How did we get here, stuck inside of Mobile with the Oxford presidential debate blues? We'd foresworn the hoopla of our old stomping grounds for Alabama's port city, site of this year's Southern Independent Booksellers Association (SIBA) fall trade show, and were easing our pangs in the lobby bar of the Renaissance Riverview Plaza Hotel. We ordered beers and cheeseburgers until the debate aired, and were coaxed out of our melancholy by publishing friends stopping by and toasting with us. Surely, this was one of the foulest political eras on record, and yet the excitement of this debate, of this election, was everywhere. We were young and literary. We were buoyant in the heavy waters of history. Such dreaded times, such hope and anger!
The debate was a toss-up, but we watched and strained to hear over the one-man cover band (Van Morrison, the Beatles and Buffett, of course). Let's face it, the nature of our business leans to the left. We're business people who trade in ideas and work comfortably at the brink of failure. So this may explain why every person we spoke with — be they writer, bookseller or publisher — were supporting Obama. The forecast for his victory was mixed, and the sense of gloom surrounding the economy was pervasive, but talk of good books was something we could always fall back on, and did frequently throughout the weekend.
Saturday morning we left the camera in the room (which explains the generic photo of the Mobile skyline) and hit the SIBA trade show floor, smaller and less intimidating than the seething maze of the national show, Book Expo. Rather than the usual suited automatons, here the publisher booths were manned by the familiar faces of our regional reps, who, most authors should know, are the front-line soldiers getting booksellers to take a chance on little-known and long-shot titles. Authors were also afoot, such as tall and lanky Ron Rash, who, despite the smallness of the show floor, got away before we could tell him how much we're enjoying his new novel, Serena. He was a hit at Saturday morning's author breakfast, along with surprise guest John Grogan (Marley & Me), who unveiled his new memoir, The Longest Trip Home, coming in October.
Unbridled Books' Steve Wallace, one of the rarest and most dogged of bookmen, introduced us to Joyce Hinnefeld, whose novel In Hovering Flight is a current indie bookseller favorite. Our friends at Random House hooked us up with some signed copies of E. Lynn Harris' Just Too Good to be True and Sarah Addison Allen's The Sugar Queen, if anyone's interested. And they were having a big time in the booth of River City Publishing, a small Alabama press. Author Suzanne Hudson passed out advanced copies of her forthcoming book, Second Sluthood: A Guide for the Post-Menopausal, Pre-Senilic Matriarch, while her publisher polled booksellers to determine if the title was too offensive. In this liberal business? Hell no.

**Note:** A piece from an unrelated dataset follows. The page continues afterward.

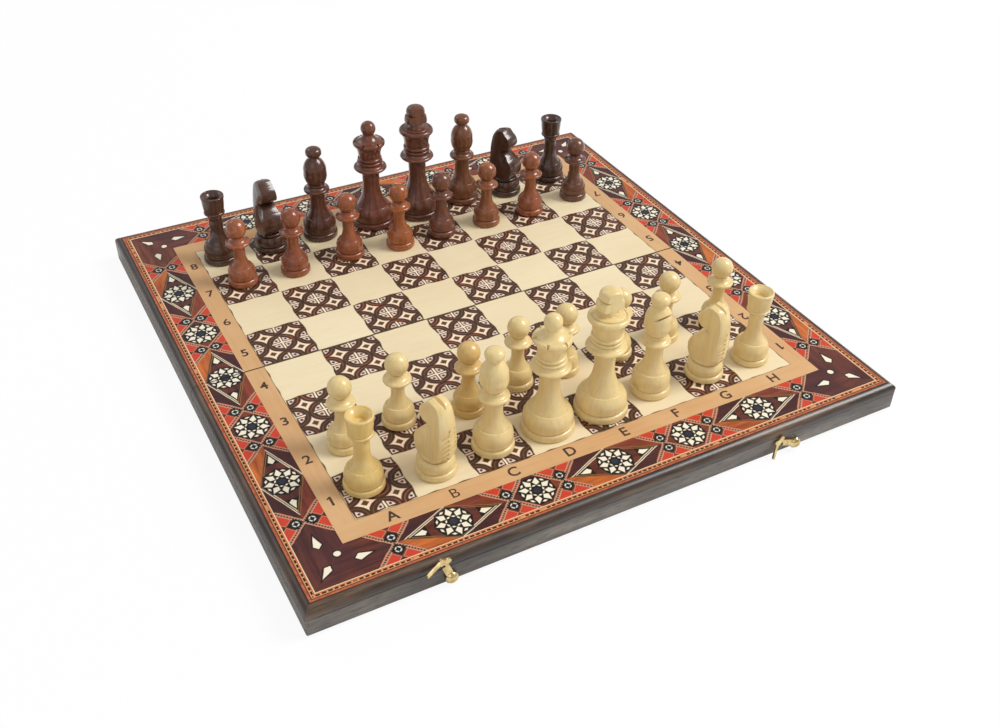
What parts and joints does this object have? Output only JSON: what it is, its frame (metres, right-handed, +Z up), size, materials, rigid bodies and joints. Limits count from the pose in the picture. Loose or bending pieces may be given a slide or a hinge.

We ducked out for lunch and drove over the Mobile Bay Causeway to the quaint town of Fairhope, the new literary mecca of the Gulf Coast. We dined on royal reds, gumbo and po-boys with author Sonny Brewer, who fed us juicy gossip from the book world. The good food and company was only enhanced by the temperate weather and the last-minute Ole Miss victory over Florida. Another crowning moment for Mississippi this weekend.
Like all events worth attending, food played a major role this weekend, and we were glad to accompany our Macmillan rep, Jeff Cope, to another Fairhope eatery. Among fellow booksellers, the guests of honor were two Macmillan authors — Joe Domenici, a former rep with the company who'd crossed over with his testosterone-driven new thriller, Bringing Back the Dead, and Julia Spencer-Fleming, a prize-winning mystery writer and Alabama native whose wintry thrillers are set in her current home state of Maine — and a tag-along writer from Penguin, Patti Callahan Henry, a writer of Low Country family dramas who was a delight and laughed at all of our jokes.
The next day we took our time driving north toward home, encountering none of the dry fueling stations that are plaguing the metropolitan southeast but finding our windshield smeared with love bugs, who are apparently mating this time of year and filling every square foot of airspace between Mobile and Hattiesburg. The paste of love bugs may have forewarned the week ahead, for by Monday, the good political feelings had expired, replaced by fear and revulsion for Congress, whose squabbling inability to devise a solution to floundering financial markets exposed the inefficiency of our government and economy.
So much for election fever. Politics will always let you down, but books never will. May stories and ideas always bail us out.